▼▼▼
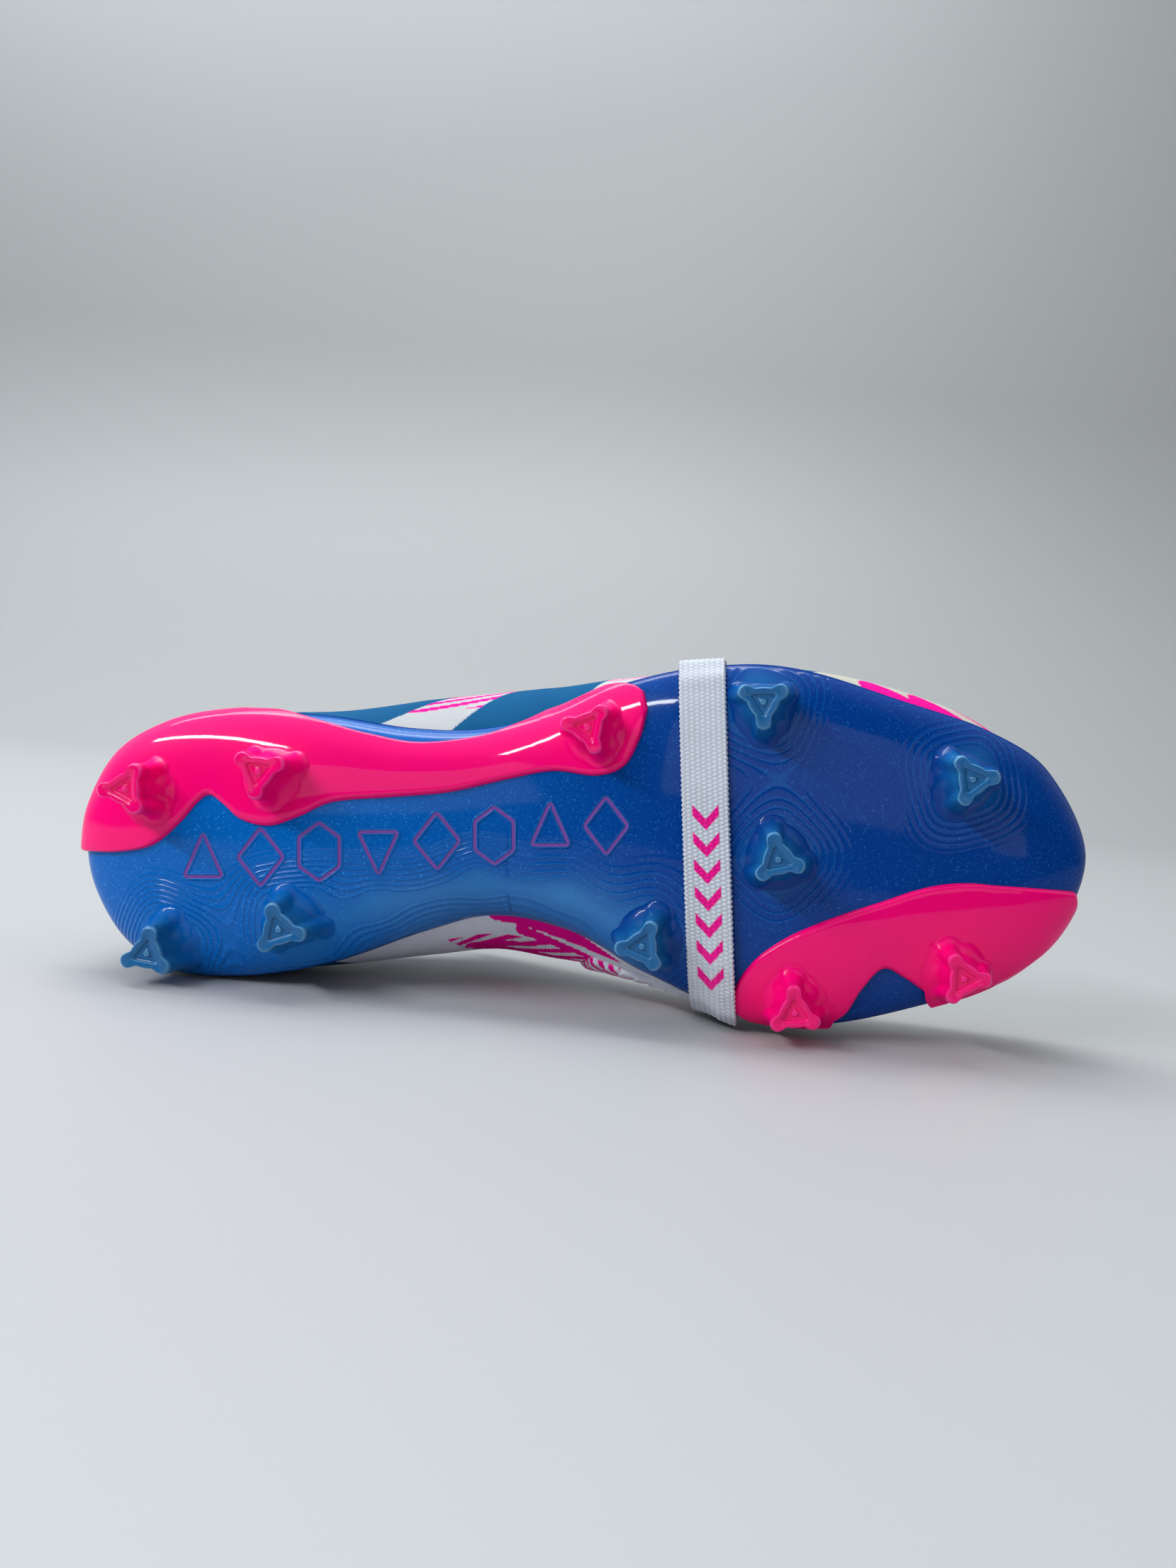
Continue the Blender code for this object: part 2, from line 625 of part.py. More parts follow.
def build_eyestay(name, side, material, parent):
    """Facing along the throat, with a row of lace eyelets through it."""
    over = UPPER_HALF + LAYER_GAP
    stations = [side * station for station in spread(*EYESTAY_STATIONS, 8)]
    item = upper_patch(name, stations, EYESTAY_HEIGHTS, over, over + EYESTAY_THICKNESS, material,
                       parent)
    holes, faces = [], []
    sides = 10
    for k in range(EYELETS):
        station = side * (FIRST_EYELET + EYELET_PITCH * k)
        centre = upper_offset(station, EYELET_HEIGHT, over + 0.5 * EYESTAY_THICKNESS)
        axis = upper_normal(station, EYELET_HEIGHT)
        across = np.cross(axis, (1.0, 0.0, 0.0))
        across /= np.linalg.norm(across)
        along = np.cross(axis, across)
        start = len(holes)
        for end in (-EYELET_CUT, EYELET_CUT):
            for i in range(sides):
                angle = 2 * math.pi * i / sides
                rim = math.cos(angle) * across + math.sin(angle) * along
                holes.append(centre + axis * end + rim * EYELET_RADIUS)
        low = [start + i for i in range(sides)]
        high = [start + sides + i for i in range(sides)]
        faces.append(tuple(low))
        faces.append(tuple(high))
        for i in range(sides):
            j = (i + 1) % sides
            faces.append((low[i], low[j], high[j], high[i]))
    cut(item, add_object(name + "_holes", holes, faces, material, parent))
    return item


def station_at(x, side, t):
    """Station whose upper profile passes the given x at height t."""
    low, high = 4.0, float(LAST)
    for _ in range(40):
        middle = 0.5 * (low + high)
        if upper_point(side * middle, t)[0] < x:
            low = middle
        else:
            high = middle
    return side * 0.5 * (low + high)


def surface_tree():
    """Search tree of the upper's outer face, for laying the flap on it."""
    stations = spread(0.0, float(LOOP), 120)
    heights = spread(0.1, 1.0, 24)
    points, faces = [], []
    for s in stations:
        for t in heights:
            points.append(Vector(upper_offset(s, t, UPPER_HALF)))
    width = len(heights)
    for i in range(len(stations) - 1):
        for j in range(width - 1):
            a = i * width + j
            faces.append((a, a + 1, a + width + 1, a + width))
    return BVHTree.FromPolygons(points, faces)


def draped_height(tree, x, ys):
    """Height over the upper at each y, bridging hollows such as the open throat."""
    hits = []
    for y in spread(-34.0, 34.0, 34):
        found = tree.ray_cast(Vector((x, y, 200.0)), Vector((0, 0, -1)))[0]
        if found is not None:
            hits.append((y, found.z))
    hull = []
    for y, z in hits:
        while len(hull) > 1:
            (ay, az), (by, bz) = hull[-2], hull[-1]
            if (by - ay) * (z - az) - (bz - az) * (y - ay) < 0:
                break
            hull.pop()
        hull.append((y, z))
    return np.interp(ys, [p[0] for p in hull], [p[1] for p in hull])


def flap_half_width(x):
    """Half width of the flap: straight sides, then a round front end."""
    half = FLAP_HALF_WIDTH - FLAP_TAPER * max(FLAP_STRAIGHT - x, 0.0)
    left = max(FLAP_REACH - x, 0.0)
    radius = FLAP_REACH - FLAP_STRAIGHT
    if left >= radius:
        return half
    return half * max(math.sqrt(1 - (1 - left / radius) ** 2), FLAP_TIP_SHARE)


def flap_rows():
    """Rows of points across the underside of the flap, from the fold to its free end."""
    tree = surface_tree()
    shares = np.array(spread(-1.0, 1.0, 10))
    rows = []
    for x in spread(FLAP_START, FLAP_REACH, 14):
        ys = shares * flap_half_width(x)
        zs = draped_height(tree, max(x, INSTEP_CREST), ys)
        zs = zs + max(INSTEP_CREST - x, 0.0) * FLAP_REAR_SLOPE
        rows.append([np.array((x, y, z)) for y, z in zip(ys, zs)])
    lifts = np.interp([row[0][0] for row in rows], FLAP_LIFT_X, FLAP_LIFT)
    return list(offset_rows(rows, lifts[:, None, None]))


def offset_rows(rows, distance):
    """The same grid moved along its own upward normals."""
    grid = np.array(rows)
    along = np.gradient(grid, axis=0)
    across = np.gradient(grid, axis=1)
    normal = np.cross(along, across)
    normal /= np.linalg.norm(normal, axis=2, keepdims=True)
    if normal[..., 2].mean() < 0:
        normal = -normal
    return grid + normal * distance


def build_flap(hinge, material):
    rows = flap_rows()
    top = offset_rows(rows, FLAP_THICKNESS)
    return add_object("tongue_flap", *sheet_solid(list(top), rows), material, hinge)


def tongue_rows(depth):
    """One face of the tongue: under both throat edges, slightly domed between them."""
    rows = []
    for x in spread(INSTEP_CREST - 1.0, 158.0, 7):
        tucked = np.interp(x, TONGUE_TUCK_X, TONGUE_TUCK)
        heights = spread(tucked, 0.97, 2)
        medial, lateral = ([upper_offset(station_at(x, side, t), t, -depth) for t in heights]
                           for side in (1, -1))
        middle = 0.5 * (medial[-1] + lateral[-1]) + np.array((0, 0, TONGUE_DOME))
        rows.append(medial + [middle] + lateral[::-1])
    fold = [np.array((TONGUE_TOP[0], p[1] * TONGUE_NECK, TONGUE_TOP[1] - depth - 0.12 * abs(p[1])))
            for p in rows[0]]
    return [fold] + rows


def build_tongue(parent, material):
    """Padded tongue under the throat, up to the fold above the ankle."""
    depth = UPPER_HALF + TONGUE_GAP
    top, bottom = tongue_rows(depth), tongue_rows(depth + TONGUE_THICKNESS)
    return add_object("tongue", *sheet_solid(top, bottom), material, parent)


def band_outline(x, flap_top):
    """Widest reach of everything the band goes round, near one x."""
    samples = []
    for near in (x - 2.0, x, x + 2.0):
        for y in spread(-52.0, 52.0, 40):
            cover = FRAME_GAP + FRAME_THICKNESS if y > 30.0 and near > 178.0 else 0.0
            samples.append(sole_surface(near, y, cover))
        for t in spread(0.0, 1.0, 32):
            cover = STRIKE_TOP if STRIKE_SPAN[0] < t < STRIKE_SPAN[1] else UPPER_HALF
            samples.append(upper_offset(station_at(near, 1, t), t, cover))
            samples.append(upper_offset(station_at(near, -1, t), t, UPPER_HALF))
    for row in flap_top:
        if abs(row[0][0] - x) < 9:
            samples.extend(row)
    return convex_hull([(p[1], p[2]) for p in samples])


def convex_hull(points):
    points = sorted(set((round(a, 4), round(b, 4)) for a, b in points))

    def half(sequence):
        chain = []
        for p in sequence:
            while len(chain) > 1:
                (ax, ay), (bx, by) = chain[-2], chain[-1]
                if (bx - ax) * (p[1] - ay) - (by - ay) * (p[0] - ax) > 0:
                    break
                chain.pop()
            chain.append(p)
        return chain[:-1]

    return half(points) + half(points[::-1])


def hull_reach(hull, angle):
    """Distance from the band's centre to the hull along an angle."""
    ray = (math.cos(angle), math.sin(angle))
    best = 0.0
    count = len(hull)
    for i in range(count):
        ax, az = hull[i][0], hull[i][1] - BAND_CENTRE_Z
        bx, bz = hull[(i + 1) % count][0], hull[(i + 1) % count][1] - BAND_CENTRE_Z
        ex, ez = bx - ax, bz - az
        spread_by = ray[0] * ez - ray[1] * ex
        if abs(spread_by) < 1e-9:
            continue
        distance = (ax * ez - az * ex) / spread_by
        along = (ax * ray[1] - az * ray[0]) / spread_by
        if distance > 0 and -1e-6 <= along <= 1 + 1e-6:
            best = max(best, distance)
    return best


def build_band(flap_top, parent, material):
    rings_in, rings_out = [], []
    places = (-1.0, -0.33, 0.33, 1.0)
    for place in places:
        x = BAND_X + place * BAND_HALF_WIDTH
        hull = band_outline(x, flap_top)
        ring_in, ring_out = [], []
        for k in range(BAND_SIDES):
            angle = 2 * math.pi * k / BAND_SIDES
            reach = hull_reach(hull, angle) + BAND_CLEARANCE
            for ring, extra in ((ring_in, 0.0), (ring_out, BAND_THICKNESS)):
                y = math.cos(angle) * (reach + extra)
                z = BAND_CENTRE_Z + math.sin(angle) * (reach + extra)
                ring.append(np.array((x + BAND_SLANT * y, y, z)))
        rings_in.append(ring_in)
        rings_out.append(ring_out)
    loop = rings_in + rings_out[::-1]
    points = [p for ring in loop for p in ring]
    faces = []
    for k in range(len(loop)):
        after = (k + 1) % len(loop)
        for i in range(BAND_SIDES):
            j = (i + 1) % BAND_SIDES
            faces.append((k * BAND_SIDES + i, k * BAND_SIDES + j,
                          after * BAND_SIDES + j, after * BAND_SIDES + i))
    return add_object("elastic_band", points, faces, material, parent)


# ---------------------------------------------------------------- assembly

def make_frames():
    """The empty that lays the boot on its side, and the flap's hinge empty under it."""
    lying = bpy.data.objects.new("lying_frame", None)
    bpy.context.collection.objects.link(lying)
    upright = Euler((ON_ITS_SIDE, 0.0, 0.0)).to_matrix()
    turn = Matrix.Rotation(SWING, 3, "Y") @ Matrix.Rotation(LEAN, 3, "X")
    lying.rotation_euler = (turn @ upright).to_euler()
    hinge = bpy.data.objects.new("flap_hinge", None)
    bpy.context.collection.objects.link(hinge)
    hinge.parent = lying
    hinge.location = Vector((TONGUE_TOP[0], 0.0, TONGUE_TOP[1])) * MM
    hinge["upright_origin"] = (TONGUE_TOP[0], 0.0, TONGUE_TOP[1])
    return lying, hinge


def stand_on_ground(lying):
    """Moves the boot so that the middle of its footprint is at the origin, on z = 0."""
    bpy.context.view_layer.update()
    graph = bpy.context.evaluated_depsgraph_get()
    corners = []
    for item in bpy.data.objects:
        if item.type == "MESH" and not item.hide_render:
            mesh = item.evaluated_get(graph).to_mesh()
            corners.extend(item.matrix_world @ vertex.co for vertex in mesh.vertices)
    corners = np.array(corners)
    low, high = corners.min(axis=0), corners.max(axis=0)
    lying.location = (-0.5 * (low[0] + high[0]), -0.5 * (low[1] + high[1]), -low[2])


def main():
    clear_scene()
    gloss = {"plate_blue": 0.3, "frame_pink": 0.15, "tip_blue": 0.3, "tip_pink": 0.2,
             "rubber_pink": 0.4}
    materials = {name: make_material(name, gloss.get(name, 0.7)) for name in COLOURS}
    lying, hinge = make_frames()
    carriers = {
        "plate": build_plate(lying, materials["plate_blue"]),
        "heel": build_frame("heel_frame", HEEL_FRAME, materials["frame_pink"], lying),
        "forefoot": build_frame("forefoot_frame", FOREFOOT_FRAME, materials["frame_pink"], lying),
    }
    build_studs(carriers, materials, lying)
    board_lift = PLATE_THICKNESS + GAP
    build_board("lasting_board", board_lift, BOARD_THICKNESS, BOARD_INSET, BOARD_LIMIT,
                materials["board_grey"], lying)
    build_board("sockliner", board_lift + BOARD_THICKNESS + GAP, SOCKLINER_THICKNESS,
                SOCKLINER_INSET, SOCKLINER_LIMIT, materials["foam_blue"], lying)
    build_upper(materials, lying)
    build_eyestay("medial_eyestay", 1, materials["upper_white"], lying)
    build_eyestay("lateral_eyestay", -1, materials["upper_teal"], lying)
    build_tongue(lying, materials["lining_grey"])
    build_flap(hinge, materials["upper_teal"])
    rows = flap_rows()
    build_band(list(offset_rows(rows, FLAP_THICKNESS)), lying, materials["band_white"])
    stand_on_ground(lying)


main()
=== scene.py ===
"""Looks of the soccer boot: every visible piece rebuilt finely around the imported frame.

The boot is shaped in the same upright millimetre coordinates as its CAD model: x from the heel to
the toe, y towards the inner (medial) side and z up from the ground plane of the studs. place()
turns those points into the row frame, where the boot lies on its inner side.
"""
import json
import math

import bmesh
import bpy
import numpy as np
from mathutils import Euler, Matrix, Vector
from mathutils.bvhtree import BVHTree


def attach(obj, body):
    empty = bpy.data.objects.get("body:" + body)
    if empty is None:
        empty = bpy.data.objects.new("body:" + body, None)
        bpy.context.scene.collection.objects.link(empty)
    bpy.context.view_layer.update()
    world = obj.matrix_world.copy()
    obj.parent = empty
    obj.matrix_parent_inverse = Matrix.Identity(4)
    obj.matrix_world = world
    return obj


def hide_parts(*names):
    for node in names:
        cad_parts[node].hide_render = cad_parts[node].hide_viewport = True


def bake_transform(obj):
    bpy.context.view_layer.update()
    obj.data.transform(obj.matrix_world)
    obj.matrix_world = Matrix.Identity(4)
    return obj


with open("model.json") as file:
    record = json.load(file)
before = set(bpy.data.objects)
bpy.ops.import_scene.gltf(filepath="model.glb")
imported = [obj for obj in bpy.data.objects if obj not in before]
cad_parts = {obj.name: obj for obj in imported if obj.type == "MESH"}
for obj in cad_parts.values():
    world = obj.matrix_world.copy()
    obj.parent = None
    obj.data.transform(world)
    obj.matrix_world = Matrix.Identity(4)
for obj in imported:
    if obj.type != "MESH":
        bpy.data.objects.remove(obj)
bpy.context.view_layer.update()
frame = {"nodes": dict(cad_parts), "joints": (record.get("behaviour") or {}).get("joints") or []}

MM = 0.001
ON_ITS_SIDE = math.radians(-90.0)
LEAN = math.radians(-1.61)
SWING = math.radians(-5.62)
FLAP_FOLD = np.array((84.0, 0.0, 103.0))    # upright place of the flap's hinge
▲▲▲
### Set problem:
Which lines above run from the one containing "board_lift + BOARD_THICKNESS" down to the one containing "import math"? Repeat exactly those, both ends included, and nothing else.

### Result for this exercise:
    build_board("sockliner", board_lift + BOARD_THICKNESS + GAP, SOCKLINER_THICKNESS,
                SOCKLINER_INSET, SOCKLINER_LIMIT, materials["foam_blue"], lying)
    build_upper(materials, lying)
    build_eyestay("medial_eyestay", 1, materials["upper_white"], lying)
    build_eyestay("lateral_eyestay", -1, materials["upper_teal"], lying)
    build_tongue(lying, materials["lining_grey"])
    build_flap(hinge, materials["upper_teal"])
    rows = flap_rows()
    build_band(list(offset_rows(rows, FLAP_THICKNESS)), lying, materials["band_white"])
    stand_on_ground(lying)


main()
=== scene.py ===
"""Looks of the soccer boot: every visible piece rebuilt finely around the imported frame.

The boot is shaped in the same upright millimetre coordinates as its CAD model: x from the heel to
the toe, y towards the inner (medial) side and z up from the ground plane of the studs. place()
turns those points into the row frame, where the boot lies on its inner side.
"""
import json
import math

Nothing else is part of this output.